Dans le sillage de l’ex Ecole normale William Ponty -située à quelques km – et où Me Abdoulaye Wade et plusieurs chefs d’Etat africains ont été formés comme instituteurs, l’Ufa était appelée à être un creuset du savoir. Une école d’administration et de commerce, dispensant des cours d’administration publique, de gestion de la santé, de chimie, d’agriculture et d’ingénierie civile, d’électronique et de robotique, etc. Tous ces enseignements avaient la même vocation à développer les compétences techniques nécessaires au développement du continent africain. Au centre de l’aire de l’Ufa de 300 ha, l’amphithéâtre, logé au centre de ce complexe, a été dessiné pour rappeler la Grèce antique, «regarde» l’Ecole William Ponty toute proche. En face a été érigée la bibliothèque en forme aussi de pyramide, qui devait être l’une des plus grandes d’Afrique, d’après les rêves du Président Wade.

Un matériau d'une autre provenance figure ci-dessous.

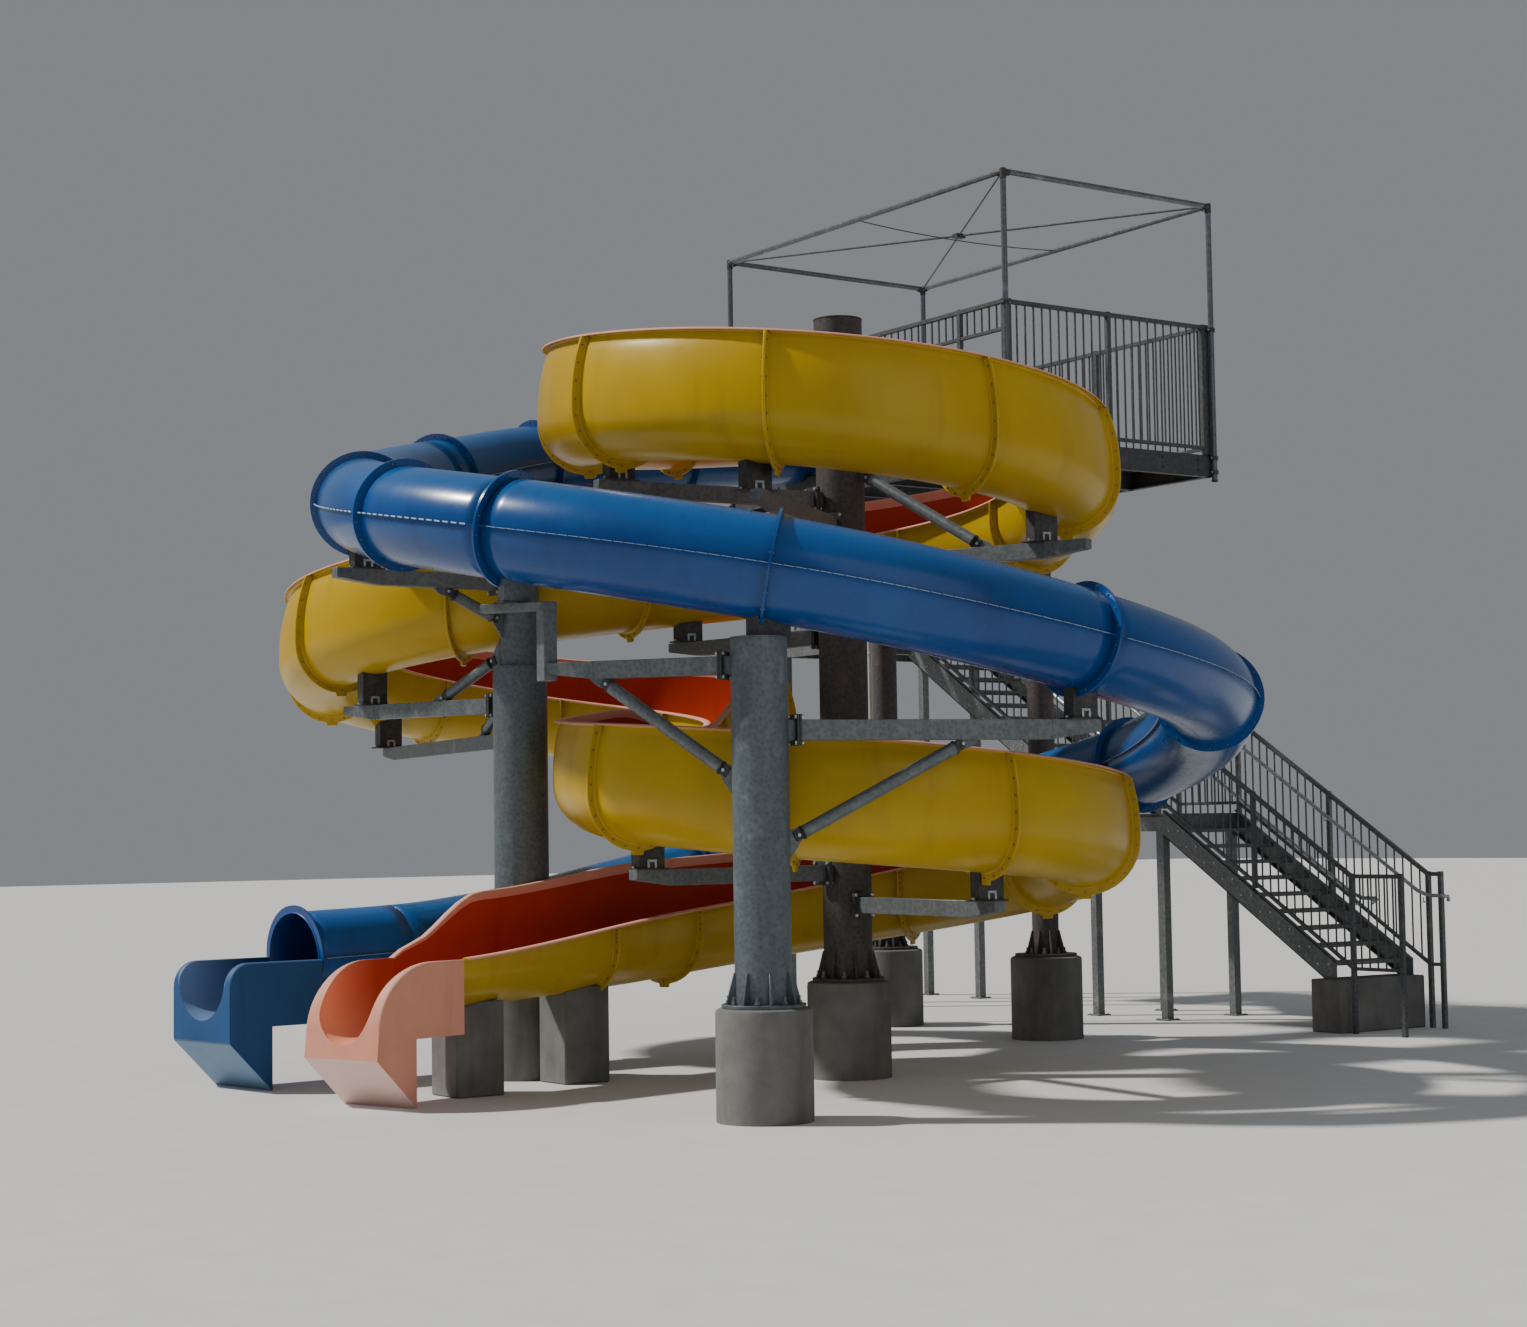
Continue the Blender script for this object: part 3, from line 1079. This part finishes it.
def arm(column, reach, top, saddles=(), braced=None, width=0.11, depth=0.14):
    """saddles lists (place, upper limit). braced is (height on the column, place under the beam)."""
    piece = steel[column]
    x, y, radius, shaft_top, _ = COLUMNS[column]
    column_radius = radius if top < shaft_top else NECK_RADIUS
    middle = top - depth / 2
    axis, tip = on_deck(x, y, middle), on_deck(*reach, middle)
    along = (tip - axis).normalized()
    across = along.cross(UP)
    face = axis + along * (column_radius + COLLAR)
    piece.bar(axis + along * (column_radius - 0.02), face, width, depth, 0)
    for start, end in END_PLATES:
        piece.bar(face + along * start, face + along * end, width + PLATE_WIDER, depth + PLATE_TALLER, 2)
    taper_from = tip - along * TIP_TAPER
    piece.bar(face + along * 0.036, taper_from, width, depth, 1)
    whole = [(a * width / 2, b * depth / 2) for a, b in SQUARE]
    thin = [(a, max(b, (0.5 - TIP_SHARE) * depth)) for a, b in whole]
    ends = ((taper_from, whole), (tip, thin))
    piece.loft([[p + across * a + UP * b for a, b in section] for p, section in ends], 1)
    for a, b in ((-1, -1), (-1, 1), (1, -1), (1, 1)):
        spot = face + across * (a * (width / 2 + 0.027)) + UP * (b * (depth / 2 + 0.020))
        steel_bolts.extend([(spot + along * END_PLATES[1][1], along), (spot, -along)])
    for place, over in saddles:
        clipped_saddle(piece, place, over, top)
    if braced:
        brace(piece, on_deck(x, y, braced[0]), on_deck(*braced[1], middle), column_radius, depth / 2)


arm("front", (-3.660, -0.980), 3.00, braced=(1.91, (-3.452, -1.270)))
arm("front", (0.060, -3.323), 2.50, [((-0.082, -3.276), 2.95)], (1.46, (-0.843, -3.022)), 0.12, 0.16)
arm("centre", (0.896, -2.334), 4.10, [((0.735, -1.914), 4.50)], (5.00, (0.573, -1.494)))
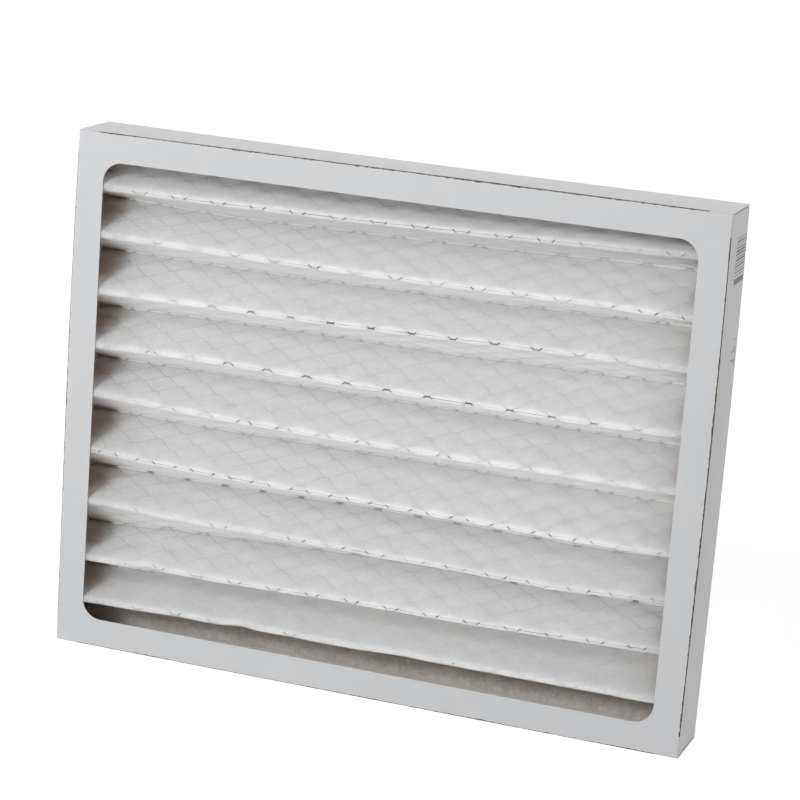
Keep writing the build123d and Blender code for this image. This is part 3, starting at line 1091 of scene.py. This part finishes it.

Wade, parrain d’une Université fantôme
Quant aux pavillons, ils ont été tous construits par des chefs d’Etat étrangers qui en avaient fait la promesse lors d’un séjour au Sénégal. Ils ont tous eu droit à une visite guidée sur le site par le Président Wade. Sur place, les exposés de Me Wade et des techniciens fascinent généralement l’hôte auquel est offerte la possibilité de construire un pavillon qui porterait son nom. Séance tenante, le chef d’Etat étranger promet devant tous de dégager les moyens pour la construction d’un pavillon. Le Président Teodoro Obiang finança la Maison de la Guinée Equatoriale, le roi du Maroc Mohamed VI le promettait le Grand amphithéâtre Hassan II, du nom de son père. Quant à Jacques Chira, Président français de l’époque, il apporta les fonds nécessaires à la fondation du Pavillon Jacques Chirac. Les Nations unies furent également sollicitées afin de financer ce qui devait être la Maison de l’Onu, comme l’indiquent les publications promotionnelles qui font en outre référence aux fonds à venir des Etats-Unis ou des organisations internationales telles que le G8 et l’Union européenne. Ces rêves vont s’envoler avec l’érection sur le site de l’Institut national du pétrole et du gaz. Mais on ne sait où sera installée l’Université du futur africain.